David Strauss: Great. Thanks very much.
Dave Calhoun: Yep.
Operator: Thank you. And our next question is from Rich Safran from Seaport Research Partners. Please go ahead.
Rich Safran: Thanks, Brian, Matt. Good morning. I got a two part tanker-related question for you. First, with Lockheed dropping out, when do you expect an award? And what could that do to your overall assessment of program profitability? I’m basically assuming here that you would have to review the accounting on the program. Second part is with deliveries restarting, what’s being anticipated? I mean, how much of a catch-up should we expect in 4Q? And is that being factored in your guide?
Dave Calhoun: Well, let me just comment on the tanker. I’m not surprised at what we all read with respect to Airbus now going on their own.

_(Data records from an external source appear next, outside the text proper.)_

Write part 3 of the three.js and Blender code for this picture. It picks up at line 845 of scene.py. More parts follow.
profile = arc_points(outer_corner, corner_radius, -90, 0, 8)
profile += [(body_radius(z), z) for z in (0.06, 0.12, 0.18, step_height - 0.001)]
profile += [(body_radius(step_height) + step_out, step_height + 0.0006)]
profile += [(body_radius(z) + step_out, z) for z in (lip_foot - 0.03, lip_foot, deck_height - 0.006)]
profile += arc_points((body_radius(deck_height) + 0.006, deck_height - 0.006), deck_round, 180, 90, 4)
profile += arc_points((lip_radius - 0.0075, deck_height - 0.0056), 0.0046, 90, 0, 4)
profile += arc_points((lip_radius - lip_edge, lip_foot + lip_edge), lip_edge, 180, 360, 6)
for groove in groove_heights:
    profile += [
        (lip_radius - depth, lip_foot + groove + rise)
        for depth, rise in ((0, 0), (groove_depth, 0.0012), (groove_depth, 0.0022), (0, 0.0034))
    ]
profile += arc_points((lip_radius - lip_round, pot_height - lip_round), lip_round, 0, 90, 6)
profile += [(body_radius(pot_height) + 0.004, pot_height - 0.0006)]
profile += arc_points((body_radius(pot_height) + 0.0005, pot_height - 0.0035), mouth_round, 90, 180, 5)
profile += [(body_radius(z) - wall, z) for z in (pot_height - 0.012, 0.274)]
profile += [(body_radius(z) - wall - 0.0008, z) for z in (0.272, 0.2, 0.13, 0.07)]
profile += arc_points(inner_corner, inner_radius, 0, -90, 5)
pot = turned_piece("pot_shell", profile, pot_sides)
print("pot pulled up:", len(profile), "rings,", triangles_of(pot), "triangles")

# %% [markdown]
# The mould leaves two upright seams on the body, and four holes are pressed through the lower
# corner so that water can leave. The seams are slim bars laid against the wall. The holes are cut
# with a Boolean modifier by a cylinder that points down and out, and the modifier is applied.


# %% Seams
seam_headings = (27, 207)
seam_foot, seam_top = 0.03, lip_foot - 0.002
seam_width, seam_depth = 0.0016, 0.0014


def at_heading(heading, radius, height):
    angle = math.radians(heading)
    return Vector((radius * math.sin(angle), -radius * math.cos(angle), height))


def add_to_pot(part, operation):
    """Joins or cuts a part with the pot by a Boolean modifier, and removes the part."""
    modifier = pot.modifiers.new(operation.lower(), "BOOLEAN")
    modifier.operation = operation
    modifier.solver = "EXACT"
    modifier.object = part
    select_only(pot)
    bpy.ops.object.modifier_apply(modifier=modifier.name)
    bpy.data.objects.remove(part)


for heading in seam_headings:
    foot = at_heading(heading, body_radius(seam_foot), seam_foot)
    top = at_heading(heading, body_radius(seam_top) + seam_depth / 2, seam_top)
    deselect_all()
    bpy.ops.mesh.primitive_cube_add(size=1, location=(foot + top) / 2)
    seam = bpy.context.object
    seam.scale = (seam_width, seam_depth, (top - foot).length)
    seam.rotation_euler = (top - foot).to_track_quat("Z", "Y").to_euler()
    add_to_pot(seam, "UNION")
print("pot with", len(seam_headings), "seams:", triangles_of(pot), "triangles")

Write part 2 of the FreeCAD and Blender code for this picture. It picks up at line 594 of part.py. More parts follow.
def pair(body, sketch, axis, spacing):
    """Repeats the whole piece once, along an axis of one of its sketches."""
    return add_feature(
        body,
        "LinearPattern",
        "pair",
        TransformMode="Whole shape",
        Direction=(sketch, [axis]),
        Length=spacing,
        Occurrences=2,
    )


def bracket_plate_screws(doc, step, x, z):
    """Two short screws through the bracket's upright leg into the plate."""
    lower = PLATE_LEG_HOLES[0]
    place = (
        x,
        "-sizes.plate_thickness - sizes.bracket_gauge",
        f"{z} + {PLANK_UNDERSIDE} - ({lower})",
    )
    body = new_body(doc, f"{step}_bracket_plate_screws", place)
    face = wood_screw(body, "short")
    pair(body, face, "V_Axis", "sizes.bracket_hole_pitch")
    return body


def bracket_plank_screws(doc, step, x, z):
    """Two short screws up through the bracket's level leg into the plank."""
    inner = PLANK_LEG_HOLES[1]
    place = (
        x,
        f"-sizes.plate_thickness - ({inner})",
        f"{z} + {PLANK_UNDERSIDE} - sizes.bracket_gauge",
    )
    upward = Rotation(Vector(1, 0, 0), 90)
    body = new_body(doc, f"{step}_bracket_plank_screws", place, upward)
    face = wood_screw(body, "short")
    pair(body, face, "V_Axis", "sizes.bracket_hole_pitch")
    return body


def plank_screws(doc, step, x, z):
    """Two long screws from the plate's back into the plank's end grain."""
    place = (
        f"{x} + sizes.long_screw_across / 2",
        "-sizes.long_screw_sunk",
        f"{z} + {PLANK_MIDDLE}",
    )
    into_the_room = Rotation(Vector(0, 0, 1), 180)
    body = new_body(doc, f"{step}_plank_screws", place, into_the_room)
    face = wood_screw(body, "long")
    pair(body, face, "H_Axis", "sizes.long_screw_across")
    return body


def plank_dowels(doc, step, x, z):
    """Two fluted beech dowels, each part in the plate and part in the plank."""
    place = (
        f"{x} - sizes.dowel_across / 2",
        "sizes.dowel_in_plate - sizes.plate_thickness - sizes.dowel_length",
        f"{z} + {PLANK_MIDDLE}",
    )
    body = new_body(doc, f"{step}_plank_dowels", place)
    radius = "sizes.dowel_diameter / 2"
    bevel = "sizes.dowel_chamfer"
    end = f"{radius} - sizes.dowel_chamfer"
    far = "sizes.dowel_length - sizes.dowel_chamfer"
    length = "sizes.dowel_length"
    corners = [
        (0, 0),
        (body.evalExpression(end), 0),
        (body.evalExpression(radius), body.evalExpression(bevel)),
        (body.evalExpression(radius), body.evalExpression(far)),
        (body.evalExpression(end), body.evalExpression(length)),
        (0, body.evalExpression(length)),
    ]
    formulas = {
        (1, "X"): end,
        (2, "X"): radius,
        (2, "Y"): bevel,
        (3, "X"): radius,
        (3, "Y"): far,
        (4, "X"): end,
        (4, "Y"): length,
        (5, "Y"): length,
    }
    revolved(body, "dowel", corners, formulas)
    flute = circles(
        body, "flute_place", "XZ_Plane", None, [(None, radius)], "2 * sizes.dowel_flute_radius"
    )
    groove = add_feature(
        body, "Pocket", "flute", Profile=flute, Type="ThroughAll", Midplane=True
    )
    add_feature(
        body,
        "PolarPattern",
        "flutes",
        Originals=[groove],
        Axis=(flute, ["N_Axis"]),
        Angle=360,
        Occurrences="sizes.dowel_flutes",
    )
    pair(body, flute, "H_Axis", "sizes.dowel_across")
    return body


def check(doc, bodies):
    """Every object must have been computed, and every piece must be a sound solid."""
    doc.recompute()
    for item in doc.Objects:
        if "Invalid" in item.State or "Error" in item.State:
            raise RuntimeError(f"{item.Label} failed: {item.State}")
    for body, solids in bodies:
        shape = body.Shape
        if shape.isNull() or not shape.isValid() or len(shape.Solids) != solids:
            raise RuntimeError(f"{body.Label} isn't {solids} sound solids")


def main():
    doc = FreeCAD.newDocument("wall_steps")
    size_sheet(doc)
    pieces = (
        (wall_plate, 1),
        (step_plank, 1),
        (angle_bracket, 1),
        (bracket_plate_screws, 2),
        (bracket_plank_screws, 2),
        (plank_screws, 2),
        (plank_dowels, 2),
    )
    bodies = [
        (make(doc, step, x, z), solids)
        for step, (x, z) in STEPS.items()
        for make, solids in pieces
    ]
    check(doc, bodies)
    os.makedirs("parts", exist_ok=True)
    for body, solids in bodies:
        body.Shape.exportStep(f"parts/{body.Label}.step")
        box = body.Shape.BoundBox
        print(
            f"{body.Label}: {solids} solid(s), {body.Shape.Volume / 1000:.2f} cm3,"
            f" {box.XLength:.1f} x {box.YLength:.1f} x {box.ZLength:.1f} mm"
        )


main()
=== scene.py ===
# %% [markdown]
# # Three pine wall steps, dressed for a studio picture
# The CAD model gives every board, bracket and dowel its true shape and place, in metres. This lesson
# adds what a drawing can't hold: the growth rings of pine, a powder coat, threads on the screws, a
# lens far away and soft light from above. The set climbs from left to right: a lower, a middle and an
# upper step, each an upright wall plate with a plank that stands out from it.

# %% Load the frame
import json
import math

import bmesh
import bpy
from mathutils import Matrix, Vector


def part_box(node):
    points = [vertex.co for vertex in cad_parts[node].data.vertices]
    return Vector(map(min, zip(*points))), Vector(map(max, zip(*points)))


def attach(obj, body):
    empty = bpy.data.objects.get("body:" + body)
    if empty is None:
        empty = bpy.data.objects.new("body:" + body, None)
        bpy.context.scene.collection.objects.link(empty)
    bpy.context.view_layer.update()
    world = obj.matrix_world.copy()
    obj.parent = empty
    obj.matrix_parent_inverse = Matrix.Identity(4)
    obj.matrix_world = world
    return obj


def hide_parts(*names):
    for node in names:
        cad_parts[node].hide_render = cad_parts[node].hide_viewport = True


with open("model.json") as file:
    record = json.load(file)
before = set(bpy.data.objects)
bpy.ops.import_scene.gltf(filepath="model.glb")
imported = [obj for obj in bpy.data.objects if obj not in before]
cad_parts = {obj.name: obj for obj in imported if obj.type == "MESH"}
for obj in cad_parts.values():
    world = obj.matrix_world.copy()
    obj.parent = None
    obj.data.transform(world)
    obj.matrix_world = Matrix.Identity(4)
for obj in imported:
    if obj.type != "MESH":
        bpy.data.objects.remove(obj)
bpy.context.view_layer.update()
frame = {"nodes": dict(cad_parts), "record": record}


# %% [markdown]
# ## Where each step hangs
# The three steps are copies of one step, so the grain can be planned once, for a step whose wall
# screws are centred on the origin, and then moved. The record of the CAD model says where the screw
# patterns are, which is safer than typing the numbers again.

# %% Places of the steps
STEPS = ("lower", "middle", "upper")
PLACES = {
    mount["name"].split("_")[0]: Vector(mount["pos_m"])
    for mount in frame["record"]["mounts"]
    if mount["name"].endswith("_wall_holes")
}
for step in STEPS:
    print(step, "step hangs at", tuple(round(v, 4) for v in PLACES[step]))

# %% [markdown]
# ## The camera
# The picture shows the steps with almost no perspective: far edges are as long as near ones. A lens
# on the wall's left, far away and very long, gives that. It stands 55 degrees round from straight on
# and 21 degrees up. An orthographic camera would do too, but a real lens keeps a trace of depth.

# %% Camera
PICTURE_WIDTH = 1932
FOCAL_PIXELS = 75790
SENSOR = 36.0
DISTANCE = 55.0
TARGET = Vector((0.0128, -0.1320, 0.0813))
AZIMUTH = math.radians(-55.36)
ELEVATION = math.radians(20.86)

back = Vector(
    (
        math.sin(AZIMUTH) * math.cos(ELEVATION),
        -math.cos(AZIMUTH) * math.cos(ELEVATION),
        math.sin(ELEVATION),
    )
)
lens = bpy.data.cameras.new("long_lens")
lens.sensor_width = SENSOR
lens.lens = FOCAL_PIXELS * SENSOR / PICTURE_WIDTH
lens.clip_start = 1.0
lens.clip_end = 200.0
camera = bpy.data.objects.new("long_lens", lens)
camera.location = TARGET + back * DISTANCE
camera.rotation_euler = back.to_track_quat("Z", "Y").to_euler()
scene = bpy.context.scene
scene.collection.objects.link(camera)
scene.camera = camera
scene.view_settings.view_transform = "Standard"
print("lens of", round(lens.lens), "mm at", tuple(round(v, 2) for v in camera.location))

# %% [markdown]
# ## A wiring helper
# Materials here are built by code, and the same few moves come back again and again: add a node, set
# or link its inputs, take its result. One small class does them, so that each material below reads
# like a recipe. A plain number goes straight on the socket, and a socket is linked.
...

They will go. So we shouldn’t expect them to sort of vacate. I do like what it ultimately does for us and the competition. We are not afraid of competition. And yes, that next contract matters a lot. We have to ultimately underwrite the cost and get this right. And as we’ve committed to you all along, we’re going to stay disciplined on that front. And no, there’s not – this isn’t program accounting, it’s contract accounting. So I don’t think we’re going to have any implication associated with lots and an additional contract. Now I’m not the accountant. So I’ll ask Brian to collaborate.
Brian West: Yes. No, exactly. We don’t see that changing. We’ll just add to volume like we do with any kind of extension. And in terms of your question in the fourth quarter, of course, any kind of deliveries and cash flow are going to be factored into our look for the quarter and going forward. So that’s all baked in.
Rich Safran: Thanks a lot.
Dave Calhoun: Yes.
Matt Welch: And that concludes our call this morning. I appreciate everybody joining. Thank you again.
Dave Calhoun: Thank you.
Brian West: Thanks.
Operator: Thank you and that completes The Boeing Company’s Third Quarter 2023 Earnings Conference Call. Thank you all for joining and you may now disconnect.